* PROBLEM TO SOLVE *
Pull out every line below that holds the word "This".

* DATA EXCERPTS *
↓
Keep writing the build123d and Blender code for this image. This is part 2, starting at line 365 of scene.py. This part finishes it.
↑
↓
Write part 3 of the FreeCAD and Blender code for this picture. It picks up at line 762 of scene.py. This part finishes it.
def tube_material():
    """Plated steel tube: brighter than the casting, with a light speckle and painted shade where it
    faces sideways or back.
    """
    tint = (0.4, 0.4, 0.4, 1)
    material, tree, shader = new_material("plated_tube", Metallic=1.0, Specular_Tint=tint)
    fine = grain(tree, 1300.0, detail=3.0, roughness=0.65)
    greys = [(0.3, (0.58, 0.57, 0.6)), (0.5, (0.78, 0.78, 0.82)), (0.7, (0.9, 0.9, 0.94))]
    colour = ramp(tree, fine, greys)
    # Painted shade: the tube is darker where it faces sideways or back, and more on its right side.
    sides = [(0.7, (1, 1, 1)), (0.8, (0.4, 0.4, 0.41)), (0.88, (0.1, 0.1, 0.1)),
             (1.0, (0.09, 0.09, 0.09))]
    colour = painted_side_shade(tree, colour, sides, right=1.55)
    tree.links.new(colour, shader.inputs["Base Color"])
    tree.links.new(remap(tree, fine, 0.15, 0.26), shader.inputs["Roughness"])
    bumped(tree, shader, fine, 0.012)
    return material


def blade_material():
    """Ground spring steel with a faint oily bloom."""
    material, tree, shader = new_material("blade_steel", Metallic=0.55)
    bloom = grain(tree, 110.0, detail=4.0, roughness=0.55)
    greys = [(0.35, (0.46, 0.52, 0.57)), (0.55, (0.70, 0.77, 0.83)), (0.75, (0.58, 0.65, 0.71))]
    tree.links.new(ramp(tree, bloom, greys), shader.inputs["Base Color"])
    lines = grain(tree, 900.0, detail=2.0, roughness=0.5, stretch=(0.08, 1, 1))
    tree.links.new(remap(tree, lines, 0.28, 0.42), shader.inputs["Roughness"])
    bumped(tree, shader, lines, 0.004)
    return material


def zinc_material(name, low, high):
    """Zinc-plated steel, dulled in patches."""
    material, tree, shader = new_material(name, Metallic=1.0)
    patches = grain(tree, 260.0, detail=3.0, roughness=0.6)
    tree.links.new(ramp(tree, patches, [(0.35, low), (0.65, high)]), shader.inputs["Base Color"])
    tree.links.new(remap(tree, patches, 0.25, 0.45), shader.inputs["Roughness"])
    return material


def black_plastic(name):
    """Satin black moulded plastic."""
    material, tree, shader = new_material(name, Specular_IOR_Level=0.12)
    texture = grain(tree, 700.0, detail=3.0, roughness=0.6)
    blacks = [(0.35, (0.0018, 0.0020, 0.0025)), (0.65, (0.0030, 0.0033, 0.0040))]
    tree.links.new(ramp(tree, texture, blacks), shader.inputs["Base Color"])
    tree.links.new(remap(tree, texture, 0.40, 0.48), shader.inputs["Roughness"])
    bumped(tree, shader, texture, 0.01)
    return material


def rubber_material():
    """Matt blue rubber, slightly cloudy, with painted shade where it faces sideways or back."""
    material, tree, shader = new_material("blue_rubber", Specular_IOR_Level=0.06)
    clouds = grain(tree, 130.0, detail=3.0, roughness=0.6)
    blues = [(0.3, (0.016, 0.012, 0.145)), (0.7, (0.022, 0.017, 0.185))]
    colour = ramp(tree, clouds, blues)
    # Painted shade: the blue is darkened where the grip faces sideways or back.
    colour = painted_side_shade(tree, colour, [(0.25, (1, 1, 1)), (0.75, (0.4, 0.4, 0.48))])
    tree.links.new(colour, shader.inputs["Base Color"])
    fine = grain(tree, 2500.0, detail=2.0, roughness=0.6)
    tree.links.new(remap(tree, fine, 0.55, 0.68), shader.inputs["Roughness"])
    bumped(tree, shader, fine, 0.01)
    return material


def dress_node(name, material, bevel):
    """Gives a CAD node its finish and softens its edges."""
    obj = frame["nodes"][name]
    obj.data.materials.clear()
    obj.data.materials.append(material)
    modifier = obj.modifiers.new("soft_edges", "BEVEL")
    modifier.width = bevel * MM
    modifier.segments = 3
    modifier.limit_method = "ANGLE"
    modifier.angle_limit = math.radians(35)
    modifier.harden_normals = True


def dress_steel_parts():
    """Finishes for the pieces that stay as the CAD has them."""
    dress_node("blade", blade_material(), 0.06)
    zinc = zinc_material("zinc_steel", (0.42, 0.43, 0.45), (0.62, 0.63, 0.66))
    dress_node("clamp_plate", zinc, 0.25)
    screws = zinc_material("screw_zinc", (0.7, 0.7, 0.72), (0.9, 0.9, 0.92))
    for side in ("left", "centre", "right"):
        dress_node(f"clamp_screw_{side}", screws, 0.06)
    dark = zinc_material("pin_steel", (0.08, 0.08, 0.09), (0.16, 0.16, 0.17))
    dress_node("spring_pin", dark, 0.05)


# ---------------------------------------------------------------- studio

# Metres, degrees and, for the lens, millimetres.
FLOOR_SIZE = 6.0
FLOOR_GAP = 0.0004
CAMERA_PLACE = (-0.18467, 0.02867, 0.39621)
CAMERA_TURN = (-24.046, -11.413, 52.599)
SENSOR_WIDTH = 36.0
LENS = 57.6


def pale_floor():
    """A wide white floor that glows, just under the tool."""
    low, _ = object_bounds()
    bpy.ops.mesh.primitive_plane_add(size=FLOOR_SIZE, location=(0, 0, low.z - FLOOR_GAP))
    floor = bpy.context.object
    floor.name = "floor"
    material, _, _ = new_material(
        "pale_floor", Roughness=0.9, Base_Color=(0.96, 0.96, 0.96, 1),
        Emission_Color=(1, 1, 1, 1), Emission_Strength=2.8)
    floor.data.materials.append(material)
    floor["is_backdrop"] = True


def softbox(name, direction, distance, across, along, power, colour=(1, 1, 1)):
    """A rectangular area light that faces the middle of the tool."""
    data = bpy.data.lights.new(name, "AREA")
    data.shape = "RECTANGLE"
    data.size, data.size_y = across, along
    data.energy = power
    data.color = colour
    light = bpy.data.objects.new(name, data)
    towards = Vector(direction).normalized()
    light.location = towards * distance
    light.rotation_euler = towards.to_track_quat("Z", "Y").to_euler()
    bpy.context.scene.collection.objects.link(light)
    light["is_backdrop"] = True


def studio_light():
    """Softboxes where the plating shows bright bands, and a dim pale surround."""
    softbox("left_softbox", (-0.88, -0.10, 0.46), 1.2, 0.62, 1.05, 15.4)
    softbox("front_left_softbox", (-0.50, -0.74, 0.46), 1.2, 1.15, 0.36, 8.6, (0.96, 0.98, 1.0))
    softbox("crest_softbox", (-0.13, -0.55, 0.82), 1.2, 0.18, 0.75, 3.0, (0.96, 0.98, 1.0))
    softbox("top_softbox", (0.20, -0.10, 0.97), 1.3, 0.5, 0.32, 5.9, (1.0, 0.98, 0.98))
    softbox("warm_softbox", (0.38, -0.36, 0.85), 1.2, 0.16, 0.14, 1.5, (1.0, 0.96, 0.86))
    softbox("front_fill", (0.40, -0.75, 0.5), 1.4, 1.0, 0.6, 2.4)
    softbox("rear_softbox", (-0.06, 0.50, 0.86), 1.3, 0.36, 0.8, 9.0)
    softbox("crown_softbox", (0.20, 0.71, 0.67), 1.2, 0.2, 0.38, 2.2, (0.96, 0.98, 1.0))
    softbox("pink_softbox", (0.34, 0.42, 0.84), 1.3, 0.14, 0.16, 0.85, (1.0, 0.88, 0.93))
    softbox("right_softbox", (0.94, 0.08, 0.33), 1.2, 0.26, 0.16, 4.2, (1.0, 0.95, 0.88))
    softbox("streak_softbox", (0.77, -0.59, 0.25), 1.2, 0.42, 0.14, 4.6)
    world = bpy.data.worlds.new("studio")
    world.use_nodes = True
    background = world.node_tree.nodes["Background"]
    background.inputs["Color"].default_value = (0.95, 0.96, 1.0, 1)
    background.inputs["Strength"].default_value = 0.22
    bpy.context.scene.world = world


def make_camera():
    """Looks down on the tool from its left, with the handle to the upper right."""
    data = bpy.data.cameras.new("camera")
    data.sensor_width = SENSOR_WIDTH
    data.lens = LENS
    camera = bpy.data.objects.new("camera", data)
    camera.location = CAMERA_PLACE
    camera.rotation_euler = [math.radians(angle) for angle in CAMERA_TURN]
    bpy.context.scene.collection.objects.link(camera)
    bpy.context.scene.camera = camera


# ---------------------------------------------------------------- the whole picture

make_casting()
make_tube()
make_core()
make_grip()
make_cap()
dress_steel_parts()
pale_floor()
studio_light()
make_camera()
↑
* OUTPUT OF THE EXERCISE *
Keep writing the build123d and Blender code for this image. This is part 2, starting at line 365 of scene.py. This part finishes it.
Write part 3 of the FreeCAD and Blender code for this picture. It picks up at line 762 of scene.py. This part finishes it.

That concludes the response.